By way of background, Ganek’s hedge fund, Level Global Investors (“LGI”), was raided by the FBI in November 2010 in connection with alleged insider trading. The search warrant permitted agents to search LGI’s offices and seize Ganek’s personal files and mobile phone. The raid was highly publicized; having been notified in advance, the Wall Street Journal was on hand and published photographs from the raid. This development apparently caused justifiable concern among LGI’s investors and several weeks later, Ganek’s lawyer allegedly informed Bharara that LGI would be forced to close unless Bharara publicly clarified that Ganek was not the target of an insider trading investigation. Bharara made no such clarification, and LGI closed in February 2011. No charges were ever brought against Ganek.

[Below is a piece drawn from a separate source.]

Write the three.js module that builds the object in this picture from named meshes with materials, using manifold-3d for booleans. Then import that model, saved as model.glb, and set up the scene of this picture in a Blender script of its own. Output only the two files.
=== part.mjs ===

In February 2015, Ganek initiated a suit against Bharara, six of his subordinates at the U.S. attorney’s office, and numerous FBI personnel, alleging that the defendants’ roles in the LGI investigation leading to LGI’s shuttering violated Ganek’s constitutional rights. Central to this case was the affidavit used by investigators to obtain the search warrant, which was signed by a former LGI research analyst named Sam Adondakis. The affidavit, which was finally provided to Ganek in 2012, asserted that Adondakis had: (1) “obtained Inside Information from insiders at public companies”; (2) “provided this Inside Information” to Ganek, who executed trades thereon; and most importantly (3) “informed [Ganek] regarding the sources of the Inside Information.” Ganek alleges that Adondakis actually told the FBI that he never informed Ganek about his inside sources, and thus the affidavit was fabricated in substantial part. Indeed, both Adondakis and the FBI agent who took his initial proffer testified at the Newman trial that Adondakis never stated that he informed Ganek regarding his inside source. Accordingly, Ganek claims that several of the defendants fabricated inculpatory evidence against Ganek and used that evidence to obtain a search warrant in violation of his Fourth and Fifth Amendment rights. The complaint also alleges that additional defendants (including Bharara) failed to intervene to prevent the allegedly unlawful search or prevent further harm to Ganek’s reputation and business prospects.
Defendants moved to dismiss Ganek’s claims on the ground (among others) that the doctrine of qualified immunity barred the suit. But earlier this month Judge William H. Pauley denied (in large part) defendants’ motion in Ganek v. Leibowitz, No. 15-cv-1446, 2016 WL 929227 (S.D.N.Y. Mar. 10, 2016).
Indeed, the Court found that Ganek “adequately pled” that the affidavit in question “contained materially false statements and omissions” and that the misrepresentation was material, i.e., relevant to the magistrate’s determination of whether to authorize the search of Ganek’s files, computers and phones. Thus, Ganek’s complaint adequately stated a claim for a violation of the Fourth Amendment’s probable cause requirement. In connection with Ganek’s Fifth Amendment procedural due process claim—which includes the right “not to be deprived of liberty as a result of the fabrication of evidence by a government officer”—the Court found Ganek sufficiently pled an “injurious false statement” and that the seizure of his personal items was premised on that statement. Finally, regarding Ganek’s claim that Bharara and others violated their affirmative duty “to protect the constitutional rights of citizens from infringement by other law enforcement officers”—the “failure to intervene” claim—the Court noted Bharara’s refusal to clarify that Ganek was not the target of the investigation, even after learning that the affidavit misrepresented Adondakis’ proffer. On this point, the Court observed that “government attorneys are ethically obligated to limit the collateral damage resulting from government investigations” and thus found that Ganek’s claim was sufficiently pled. Judge Pauley also dismissed three of Ganek’s other claims, including one premised on vicarious liability.
The Ganek case presents a relatively rare instance of a plaintiff’s claims prevailing over the defense of qualified immunity. As a result, the case will proceed into discovery in which Ganek will seek documents and testimony to determine, as Judge Pauley stated, “whether this case is about a simple misunderstanding or whether something more troubling was afoot.”